Cheng Zhang, a former Engineering Ph.D. student, currently works at the National Institute of Standards and Technology and is the first writer listed on the paper. Zhang highlighted the advantages of film, especially when used for future flexible screens. So far, he explained, the material indium tin oxide is widely used for touch screens. However, it cracks very easily when moved, which interferes with the materials’ conductivity. Since silver films have a much better stability, even when moved, they are more suitable for flexible screens.
Another material currently used as a transparent conductor for flexible displays is graphene. However, the silver film shows major advantages compared to this material; namely, its conductivity is much better than the conductivity of graphene.
Zhang said silver films might be a better future alternative to ITO for economic reasons, as prices for indium are likely to rise in the future, whereas the price of silver compared to that is more likely to stay stable.
“Indium itself is a rare element,” Zhang said. “In addition, most of the supply of indium is in China and in Canada, so it is not everywhere in the world, only a few places.”
L. Jay Guo, a professor of electrical engineering and computer science, supervised the research team, and explained there were previous difficulties in producing ultra-thin silver films. Previous techniques to overcome these technical difficulties included adding other films beneath the silver film.
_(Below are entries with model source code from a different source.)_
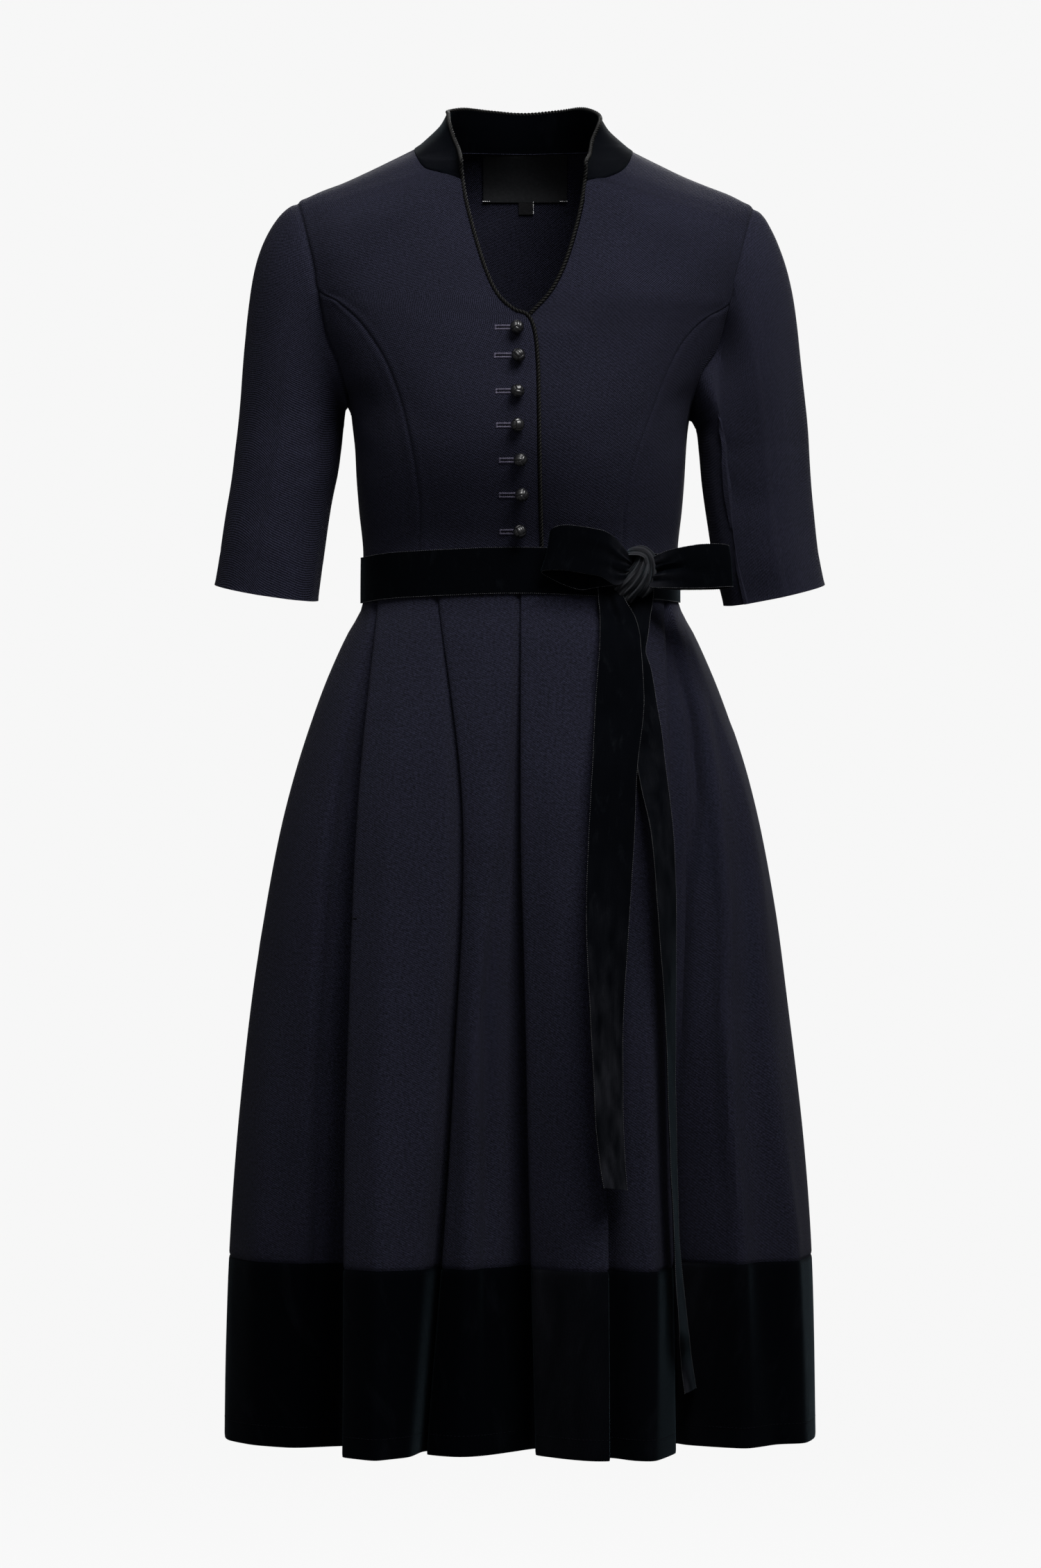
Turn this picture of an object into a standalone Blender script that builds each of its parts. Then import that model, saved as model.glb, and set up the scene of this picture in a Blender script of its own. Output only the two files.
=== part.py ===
# A midi dirndl with half sleeves, filled out as it is when worn, built from the pieces of its cut.
# Tables are in millimetres. +Z is up, the front faces -Y and the wearer's left is +X.
# The origin is the middle of the neck base, level with the points where collar and shoulder meet.

import math

import bmesh
import bpy
import numpy as np
from mathutils.bvhtree import BVHTree

MM = 0.001
SHARP_DEGREES = 40

# Cloth and trim
BODICE_WALL = 1.5
SKIRT_WALL = 1.2
RIBBON_WALL = 1.0
RIBBON_WIDTH = 36.0
SEAM_GAP = 0.3
CORD_RADIUS = 1.6
CORD_SIDES = 6
CORD_GAP = 0.4
BUTTON_SIZE = 12.0

# Heights of the horizontal seams
WAIST = -342.0
BELT_FOOT = -364.0
BAND_TOP = -887.0
HEM = -1033.0

# Outer surface of the bodice. Above the underarm the section runs on past the armhole.
BODY_SQUARENESS = 2.4
BODY_SECTIONS = (
    # height, half width, depth in front, depth behind
    (-372, 127.0, 96, 95),
    (-342, 127.0, 96, 95),
    (-318, 127.0, 96.2, 95),
    (-290, 130.0, 107, 97),
    (-265, 132.0, 117, 100),
    (-235, 134.0, 124, 104),
    (-214, 136.5, 124, 106),
    (-205, 138.0, 123, 107),
    (-194, 144.0, 121, 108),
    (-180, 151.0, 118, 108),
    (-165, 158.0, 115, 108),
    (-125, 177.0, 105, 105),
    (-80, 189.0, 90, 98),
    (-40, 195.0, 76, 90),
    (0, 197.0, 65, 84),
    (40, 197.0, 54, 80),
)

# The shoulder ridge, where front and back meet, as (x from the middle, height)
SHOULDER_RIDGE = (
    (0, 32), (50, 20), (85, 4.5), (110, -8), (137, -21), (170, -34), (180, -39), (200, -49),
)
RIDGE_ROUNDING = 60.0

# Seams of each half of the bodice as (x from the middle, height), from the waist up
SEAMS = {
    "right": {
        "side": ((127, -342), (127, -318), (130, -290), (132, -265), (134, -235), (137.9, -202)),
        "princess": (
            (82, -342), (81, -318), (80, -290), (83, -262), (88, -235),
            (95, -206), (105, -178), (116, -158), (131, -138), (148, -123),
        ),
        "armhole": (
            (137.9, -202), (140.5, -191), (146, -172), (156, -147), (162.2, -114), (165, -98), (168, -84),
            (171.5, -70), (174.5, -58), (176.6, -50), (178.2, -45), (179.4, -41.5), (180, None),
        ),
        "edge": (
            (15, -342), (14.8, -318), (14, -290), (13.4, -262), (13, -235), (12.6, -205), (12, -178),
            (9.6, -152), (4.4, -139.3), (-7.1, -134.3), (-20.3, -121), (-30.2, -99), (-38.5, -71.6),
            (-45.2, -44.2), (-48.1, -26.6), (-64, -21), (-77, -16), (-84, -4), (-85.5, None),
        ),
    },
    "left": {
        "side": ((127, -342), (127, -318), (130, -290), (132, -265), (134, -235), (136.6, -213)),
        "princess": (
            (81, -342), (81.5, -318), (82.5, -290), (87.5, -265), (95, -240),
            (105, -213), (116, -184), (128, -160), (141, -144), (152, -135),
        ),
        "armhole": (
            (136.6, -213), (139.2, -199), (146, -179), (159, -158), (168.2, -124), (171.5, -106), (175.5, -92),
            (179, -78), (182.5, -64), (185, -55), (186.6, -49), (187.6, -45), (188, None),
        ),
        "edge": (
            (-14, -342), (-14, -318), (-14, -290), (-14, -262), (-14, -235), (-14, -205), (-14, -178),
            (-9, -158), (-1, -147), (9, -138), (25.7, -119.3), (37.3, -95.6), (45.7, -68),
            (50.7, -46), (53.1, -28.2), (69, -25), (83, -17), (89.5, -4), (90, None),
        ),
    },
}
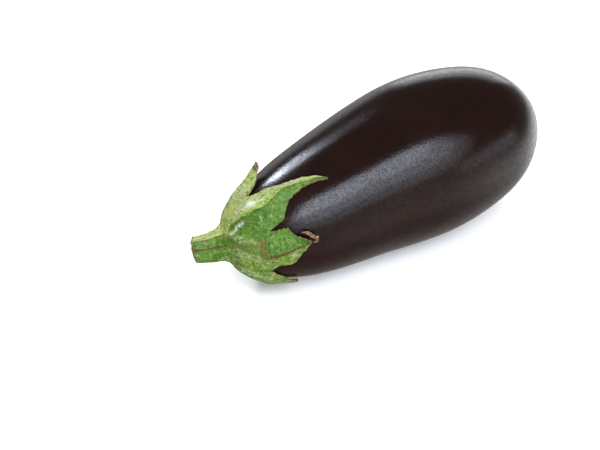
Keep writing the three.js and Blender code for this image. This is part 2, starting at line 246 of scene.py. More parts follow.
class Spline:
    """A clamped cubic B-spline, read by its parameter or by the share of its length."""

    def __init__(self, controls, breaks, samples=6000):
        controls = np.array(controls, float)
        knots = np.array([breaks[0]] * 3 + list(breaks) + [breaks[-1]] * 3, float)
        self.parameter = np.linspace(0, 1, samples)
        at = lerp(knots[0], knots[-1], self.parameter)
        self.points = self.weights(at, knots, 3, len(controls)) @ controls
        spans = (knots[4:-1] - knots[1:-4])[:, None]
        slopes = 3 * (controls[1:] - controls[:-1]) / spans
        self.slopes = self.weights(at, knots[1:-1], 2, len(slopes)) @ slopes
        steps = np.linalg.norm(np.diff(self.points, axis=0), axis=1)
        self.travelled = np.concatenate([[0], np.cumsum(steps)])
        self.length = self.travelled[-1]

    @staticmethod
    def weights(at, knots, degree, count):
        """The basis functions of each parameter, one row each."""
        last = np.searchsorted(knots, knots[-1]) - 1
        span = np.minimum(np.searchsorted(knots, at, side="right") - 1, last)
        made = (np.arange(len(knots) - 1)[None] == span[:, None]).astype(float)
        for order in range(1, degree + 1):
            width = len(knots) - 1 - order
            ends = knots[order + 1 : order + 1 + width]
            rise = knots[order : order + width] - knots[:width]
            fall = ends - knots[1 : 1 + width]
            left = np.where(rise > 0, (at[:, None] - knots[:width]) / np.where(rise > 0, rise, 1), 0)
            right = np.where(fall > 0, (ends - at[:, None]) / np.where(fall > 0, fall, 1), 0)
            made = left * made[:, :width] + right * made[:, 1 : 1 + width]
        return made[:, :count]

    def read(self, table, parameter):
        columns = [np.interp(parameter, self.parameter, table[:, k]) for k in range(table.shape[1])]
        return np.stack(columns, axis=-1)

    def at(self, parameter):
        return self.read(self.points, parameter)

    def slope(self, parameter):
        return unit(self.read(self.slopes, parameter))

    def along(self, share):
        """The parameter that lies a share of the length along."""
        return np.interp(np.asarray(share, float) * self.length, self.travelled, self.parameter)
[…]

“It is known in the scientific community that if you want to form a silver film like this that is thin, it is not going to be continuous,” Guo said. “But adding another film would inevitably impact the performance of the silver film.”
Guo and his team set out to solve the problem by combining the silver with a small amount of aluminum. This allowed for them to create an ultra-thin, seven-nanometer silver film, smooth, transparent and resistant to tarnish.
Chengang Ji, a Ph.D. student in electrical engineering and computer science, was also part of the research team. Ji pointed out the market possibilities of the silver film given all its advantages compared to currently used materials.
“We are trying to commercialize this product because it has very good potential for the next generation,” Ji said. “So we are trying to a find a way for mass production of this silver film.”